H & Y = Hoehn and Yahr score
http://en.wikipedia.org/wiki/Hoehn_and_Yahr_scale
UPDRS = Unified Parkinson's Disease Rating Scale
http://en.wikipedia.org/wiki/UPDRS
These are indeed clinical "measures" noted by physicians during exams (in and away from clinical trials) and over time change. These "ratings" are commonly perceived as inadequate, blunt measurement tools and its no surprise that the terms don't come up in appointments with physicians--their usefullness is highly limited/suspect. In fact, our upcoming biomarker study (see more here
www.michaeljfox.org/ppmi) is focused on developing objective measures of disease progression...something that would be useful in the treatment setting and transformative in the clinical trial setting.

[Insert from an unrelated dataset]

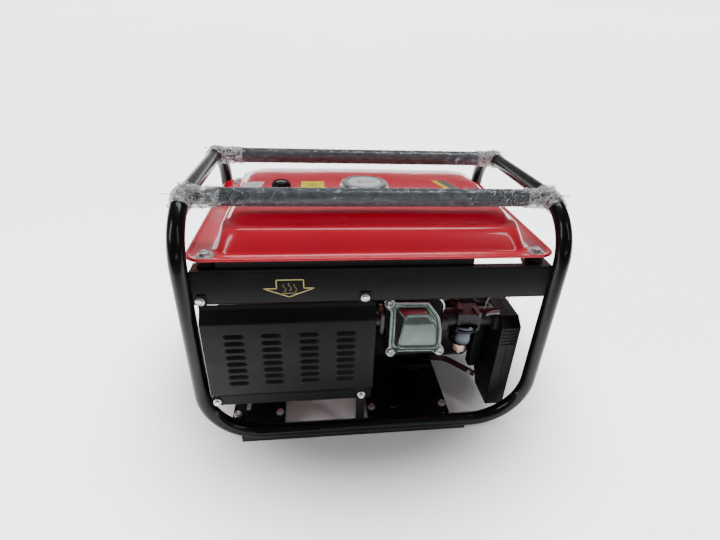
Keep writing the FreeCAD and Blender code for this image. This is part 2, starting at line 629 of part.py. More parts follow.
def cleaner_section(inset):
    """Section of the air cleaner in Y and Z: a tall box with a sloping top and a cut lower back."""
    y0, y1 = CLEANER_Y[0] + inset, CLEANER_Y[1] - inset
    z0, z1 = CLEANER_Z[0] + inset, CLEANER_Z[1] - inset
    return [(y0, z0), (y1 - 30, z0), (y1, z0 + 40), (y1, z1), (y0 + 18, z1), (y0, z1 - 14)]


def cleaner_parts():
    split = 246.0
    case = prism_x(cleaner_section(0), 228, split - 0.1).cut(prism_x(cleaner_section(2.5), 230.5, split))
    case = case.cut(rod((227, PORT_Y, PORT_Z), X_AXIS, 11, 5))
    save("air_cleaner_case", case)
    cover = prism_x(cleaner_section(0), split, 263).cut(prism_x(cleaner_section(2.5), split - 1, 260.5))
    for slot in range(5):
        z = 173 + slot * 7.5
        cover = cover.cut(block(249, 259, CLEANER_Y[0] - 1, CLEANER_Y[0] + 4, z, z + 3.5))
    save("air_cleaner_cover", cover)
    save("air_filter_element", block(231, 259, -168, -104, 86, 186))
    bar = bent_path([(150, -60, MOUNT_Z + 6), (176, -66, MOUNT_Z + 6), (218, -120, MOUNT_Z + 6)], [30])
    strip = swept(bar, 5.0)
    strip = strip.fuse(block(126, 152, -72, -50, MOUNT_Z + 9.2, MOUNT_Z + 12))
    strip = strip.fuse(rod((150, -61, MOUNT_Z + 4), Z_AXIS, 7, 8))
    strip = strip.fuse(rod((218, -120, MOUNT_Z), Z_AXIS, 8, 12)).fuse(block(212, 227.8, -128, -112, 38, 60))
    save("cleaner_bracket", strip.removeSplitter())


def blower_parts():
    shell = rod((124, 0, CRANK_Z), X_AXIS, BLOWER_R, 88).cut(rod((126, 0, CRANK_Z), X_AXIS, BLOWER_R - SHEET, 90))
    shell = shell.cut(rod((120, 0, CRANK_Z), X_AXIS, 40, 10))
    shell = shell.cut(block(120, 200, -120, 120, 0, MOUNT_Z + 12.5))
    save("blower_housing", shell)
    cup = rod((212.2, 0, CRANK_Z), X_AXIS, 86, 46).cut(rod((211, 0, CRANK_Z), X_AXIS, 84, 45))
    cup = cup.fuse(ring((212.2, 0, CRANK_Z), X_AXIS, 80, 98, 2)).removeSplitter()
    vents = []
    for step in range(24):
        vent = block(254, 262, -3, 3, 48, 74)
        vent.rotate(V(0, 0, 0), X_AXIS, step * 15)
        vent.translate(V(0, 0, CRANK_Z))
        vents.append(vent)
    cup = cup.cut(Part.makeCompound(vents))
    cup = cup.fuse(rod((236, 0, CRANK_Z), X_AXIS, 8, 22))
    cup = cup.cut(rod((GRIP[0], GRIP[1] - 30 * PULL.y, GRIP[2] - 30 * PULL.z), PULL, 5.5, 40))
    save("recoil_cover", cup.removeSplitter())
    pulley = rod((220, 0, CRANK_Z), X_AXIS, 48, 3).fuse(rod((228, 0, CRANK_Z), X_AXIS, 48, 3))
    pulley = pulley.fuse(rod((222, 0, CRANK_Z), X_AXIS, PULLEY_R - 3, 8)).fuse(rod((216, 0, CRANK_Z), X_AXIS, 24, 5))
    pulley = pulley.fuse(rod((230, 0, CRANK_Z), X_AXIS, 20, 18))
    pulley = pulley.cut(rod((235, 0, CRANK_Z), X_AXIS, 8 + RUNNING, 15))
    save("recoil_pulley", pulley.removeSplitter())
    start = V(*GRIP)
    rope = Part.makeCylinder(2.2, 34, start - PULL * 14, PULL)
    grip = Part.makeCylinder(9.0, 20, start + PULL * 20, PULL)
    across = block(-13, 13, -37, 37, 0, 20)
    upright = [edge for edge in across.Edges if edge.BoundBox.ZLength > 19]
    across = across.makeFillet(9, upright)
    across.Placement = FreeCAD.Placement(start + PULL * 24, FreeCAD.Rotation(Z_AXIS, PULL))
    save("recoil_grip", union([rope, grip, across]))


PULLEY_R = 40.0
PULL = V(0, 0.94, 0.34).normalize()
GRIP = (225.5, 66.0, 190.0)


def rotating_parts():
    shaft = rod((-258, 0, CRANK_Z), X_AXIS, SHAFT_R, 462)
    for x in (42, 78):
        shaft = shaft.fuse(rod((x, 0, CRANK_Z), X_AXIS, 34, 12))
        weight = block(x, x + 12, -30, 30, CRANK_Z - 36, CRANK_Z)
        shaft = shaft.fuse(weight)
    shaft = shaft.cut(block(54.5, 77.5, -20, 20, CRANK_Z - 20, CRANK_Z + 20))
    shaft = shaft.fuse(rod((50, 0, CRANK_Z + 20), X_AXIS, 12, 32))
    save("crankshaft", shaft.removeSplitter())

    wheel = rod((134, 0, CRANK_Z), X_AXIS, WHEEL_R, 30).cut(rod((146, 0, CRANK_Z), X_AXIS, 70, 30))
    wheel = wheel.fuse(rod((134, 0, CRANK_Z), X_AXIS, 26, 60))
    wheel = wheel.fuse(rod((160, 0, CRANK_Z), X_AXIS, WHEEL_R, 4))
    for step in range(16):
        blade = block(163, 190, -1.5, 1.5, 46, WHEEL_R - 2)
        blade.rotate(V(0, 0, 60), X_AXIS, 25)
        blade.rotate(V(0, 0, 0), X_AXIS, step * 22.5)
        blade.translate(V(0, 0, CRANK_Z))
        wheel = wheel.fuse(blade)
    wheel = wheel.fuse(ring((193, 0, CRANK_Z), X_AXIS, 27, 34, 15)).fuse(rod((192, 0, CRANK_Z), X_AXIS, 34, 3))
    wheel = wheel.cut(rod((130, 0, CRANK_Z), X_AXIS, SHAFT_R, 74))
    save("flywheel", wheel.removeSplitter())

    rotor = ring((STATOR_X0 + 2, 0, CRANK_Z), X_AXIS, SHAFT_R, ROTOR_R, STATOR_X1 - STATOR_X0 - 4)
    for y in (-1, 1):
        rotor = rotor.cut(block(-200, -90, y * 46 - 10, y * 46 + 10, CRANK_Z - 14, CRANK_Z + 14))
    rotor = rotor.fuse(ring((-62, 0, CRANK_Z), X_AXIS, SHAFT_R, 70, 3))
    rotor = rotor.fuse(ring((STATOR_X1 - 2, 0, CRANK_Z), X_AXIS, SHAFT_R, 24, -60 - STATOR_X1))
    save("rotor", rotor.removeSplitter())
    bearings = []
    for x, outer, wide in ((-246, 26, 12), (10.1, 26, 11.8), (106.1, 26, 11.8)):
        bearings.append(ring((x, 0, CRANK_Z), X_AXIS, SHAFT_R + RUNNING, outer, wide))
    save("shaft_bearings", bearings)


def alternator_parts():
    core = ring((STATOR_X0, 0, CRANK_Z), X_AXIS, ROTOR_R + 0.8, STATOR_R, STATOR_X1 - STATOR_X0)
    for step in range(4):
        rib = block(STATOR_X0, STATOR_X1, -8, 8, STATOR_R - 2, STATOR_R + 3)
        rib.rotate(V(0, 0, 0), X_AXIS, 45 + 90 * step)
        rib.translate(V(0, 0, CRANK_Z))
        core = core.fuse(rib)
    save("stator_core", core.removeSplitter())
    coils = []
    for x0 in (STATOR_X0 - 20, STATOR_X1 + 0.2):
        coils.append(ring((x0, 0, CRANK_Z), X_AXIS, ROTOR_R + 4, STATOR_R - 8, 19.8))
    save("stator_windings", coils)

    front = ring((STATOR_X1 + 0.2, 0, CRANK_Z), X_AXIS, STATOR_R - 5, STATOR_R + 3, -4 - STATOR_X1)
    front = front.fuse(ring((-8, 0, CRANK_Z), X_AXIS, 20, STATOR_R + 3, 8))
    front = front.fuse(ring((-1, 0, CRANK_Z), X_AXIS, 20, 62, 10.9))
    for step in range(12):
        window = block(-52, -18, -13, 13, STATOR_R - 12, STATOR_R + 6)
        window.rotate(V(0, 0, 0), X_AXIS, 30 * step + 15)
        window.translate(V(0, 0, CRANK_Z))
        front = front.cut(window)
    save("alternator_front_bracket", front.removeSplitter())

    rear = ring((-238, 0, CRANK_Z), X_AXIS, STATOR_R - 6, STATOR_R + 3, 41.8)
    rear = rear.fuse(ring((-250, 0, CRANK_Z), X_AXIS, 26, STATOR_R + 3, 12.2))
    rear = rear.cut(rod((-246, 0, CRANK_Z), X_AXIS, 26.02, 12))
    rear = rear.cut(Part.makeCompound([spoke_window(step) for step in range(8)]))
    foot = block(-244, -164, -84, 84, MOUNT_Z, MOUNT_Z + 8)
    foot = foot.fuse(block(-236, -200, -40, 40, MOUNT_Z + 6, MOUNT_Z + 20))
    foot = foot.cut(rod((-260, 0, CRANK_Z), X_AXIS, STATOR_R + 2, 100))
    for y in (-MOUNT_Y, MOUNT_Y):
        foot = foot.cut(rod((MOUNT_X[0], y, MOUNT_Z - 2), Z_AXIS, 4.2, 12))
    save("alternator_end_bracket", rear.fuse(foot).removeSplitter())
    cover = rod((-266, 0, CRANK_Z), X_AXIS, 70, 15.8).cut(rod((-264.5, 0, CRANK_Z), X_AXIS, 68.5, 16))
    for row in range(6):
        cover = cover.cut(block(-268, -264, -34, 34, CRANK_Z - 32 + row * 12, CRANK_Z - 28 + row * 12))
    save("alternator_end_cover", cover)


def spoke_window(step):
    window = block(-252, -236, -13, 13, 42, 68)
    window.rotate(V(0, 0, 0), X_AXIS, 45 * step)
    window.translate(V(0, 0, CRANK_Z))
    return window


def dipstick():
    start = V(*DIP)
    stick = Part.makeCylinder(6.0, 17, start - DIP_AXIS * 16, DIP_AXIS)
    stick = stick.fuse(Part.makeCylinder(2.0, 40, start - DIP_AXIS * 54, DIP_AXIS))
    stick = stick.fuse(Part.makeCylinder(12.0, 6, start + DIP_AXIS * CLEAR, DIP_AXIS))
    wing = block(-11, 11, -3, 3, 5, 16)
    wing.Placement = FreeCAD.Placement(start, FreeCAD.Rotation(Z_AXIS, DIP_AXIS))
    save("oil_dipstick", stick.fuse(wing).removeSplitter())


# ---------------------------------------------------------------- control side
def control_parts():
    depth = 31.0
    rear = block(-275, 275, PANEL_Y - SHEET, PANEL_Y, PANEL_LOW - 10, PANEL_HIGH)
    rear = rear.fuse(block(-275, 275, PANEL_Y - depth, PANEL_Y, PANEL_HIGH - SHEET, PANEL_HIGH))
    rear = rear.cut(block(-LEDGE_X, LEDGE_X, 0, PANEL_Y - LEDGE, PANEL_HIGH - 3, PANEL_HIGH + 1))
    for x in (-TANK_BOLT[0], TANK_BOLT[0]):
        rear = rear.cut(rod((x, TANK_BOLT[1], PANEL_HIGH - 3), Z_AXIS, 4.2, 6))
    save("rear_panel", rear.removeSplitter())

    box = block(BOX_X[0], BOX_X[1], 163, CONTROL_Y, BOX_Z[0], BOX_Z[1])
    box = box.cut(block(BOX_X[0] + 2, BOX_X[1] - 2, 165, CONTROL_Y - 3, BOX_Z[0] + 2, BOX_Z[1] - 2))
    for x in OUTLET_X:
        box = box.cut(rod((x, CONTROL_Y - 5, OUTLET_Z), Y_AXIS, 21.2, 10))
    box = box.cut(rod((BREAKER[0], CONTROL_Y - 5, BREAKER[1]), Y_AXIS, 6.3, 10))
    box = box.cut(block(SWITCH[0] - 8.3, SWITCH[0] + 8.3, CONTROL_Y - 5, CONTROL_Y + 5,
                        SWITCH[1] - 12.3, SWITCH[1] + 12.3))
    save("control_box", box)

    outlets = []
    for x in OUTLET_X:
        cup = rod((x, CONTROL_Y - 20, OUTLET_Z), Y_AXIS, 21, 20).fuse(rod((x, CONTROL_Y, OUTLET_Z), Y_AXIS, 27, 5))
        cup = cup.cut(rod((x, CONTROL_Y - 16, OUTLET_Z), Y_AXIS, 19, 25))
        for pin in (-9.5, 9.5):
            cup = cup.cut(rod((x + pin, CONTROL_Y - 21, OUTLET_Z), Y_AXIS, 2.6, 8))
        outlets.append(cup)
    save("socket_outlets", outlets)

    save("breaker_button", rod((BREAKER[0], CONTROL_Y - 12, BREAKER[1]), Y_AXIS, 6.0, 16).fuse(
        rod((BREAKER[0], CONTROL_Y - 14, BREAKER[1]), Y_AXIS, 8.0, 4)))
    pivot_y = CONTROL_Y - 6
    profile = [(-6, -8), (6, -9), (4.5, 0), (8, 8.5), (-6, 8)]
    rocker = prism_x([(pivot_y + y, SWITCH[1] + z) for y, z in profile], SWITCH[0] - 8, SWITCH[0] + 8)
    save("engine_switch", rocker.cut(rod((SWITCH[0] - 9, pivot_y, SWITCH[1]), X_AXIS, 1.5, 18)))


BOX_X = (-258.0, 40.0)
BOX_Z = (186.0, 288.0)
OUTLET_X = (-206.0, -136.0)
OUTLET_Z = 236.0
BREAKER = (-70.0, 236.0)
SWITCH = (0.0, 236.0)


def main():
    os.makedirs("parts", exist_ok=True)
    frame_parts()
    rubbers, bolts = foot_parts()
    panel_parts()
    muffler_parts()
    tank_parts(rubbers, bolts)
    gauge_parts()
    fuel_line()
    case = crankcase()
    save("crankcase", case)
    save("cylinder_barrel", cylinder_barrel().cut(case))
    head_parts()
    ignition_parts()
    carburettor_parts()
    cleaner_parts()
    blower_parts()
    rotating_parts()
    alternator_parts()
    dipstick()
    control_parts()


main()
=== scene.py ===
import json
import math
import random

import bmesh
import bpy
from mathutils import Matrix, Vector, noise
from mathutils.bvhtree import BVHTree


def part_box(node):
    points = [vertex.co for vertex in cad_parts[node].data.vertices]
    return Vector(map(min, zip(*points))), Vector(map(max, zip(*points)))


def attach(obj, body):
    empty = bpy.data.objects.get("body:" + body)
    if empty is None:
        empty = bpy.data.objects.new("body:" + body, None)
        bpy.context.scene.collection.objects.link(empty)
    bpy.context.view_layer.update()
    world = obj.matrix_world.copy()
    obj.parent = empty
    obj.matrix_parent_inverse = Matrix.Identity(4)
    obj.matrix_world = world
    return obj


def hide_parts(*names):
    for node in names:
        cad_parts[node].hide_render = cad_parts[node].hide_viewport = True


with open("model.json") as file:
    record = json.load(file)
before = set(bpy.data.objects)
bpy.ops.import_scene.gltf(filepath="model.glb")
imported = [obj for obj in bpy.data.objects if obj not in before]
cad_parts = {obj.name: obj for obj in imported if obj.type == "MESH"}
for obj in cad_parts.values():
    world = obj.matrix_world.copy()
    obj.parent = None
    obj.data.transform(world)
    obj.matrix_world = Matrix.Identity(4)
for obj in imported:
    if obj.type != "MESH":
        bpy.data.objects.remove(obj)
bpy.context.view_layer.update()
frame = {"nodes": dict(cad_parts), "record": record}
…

The reason I asked for your experience is that as we work on projects for clinical trials we see some instances with science speak is put forth to patients and my suspicion was that would needed better ways to learn from patients about their disease stage and rate of progression (clinically and biologically)...so, my vague, general question was just to test my gut feeling that some tools were using terms with patients ineffectively. If you guys don't commonly hear/know your scores then it is safe to assume most patients don't.
Thanks for sharing and helping us learn how to best engage patients on such matters.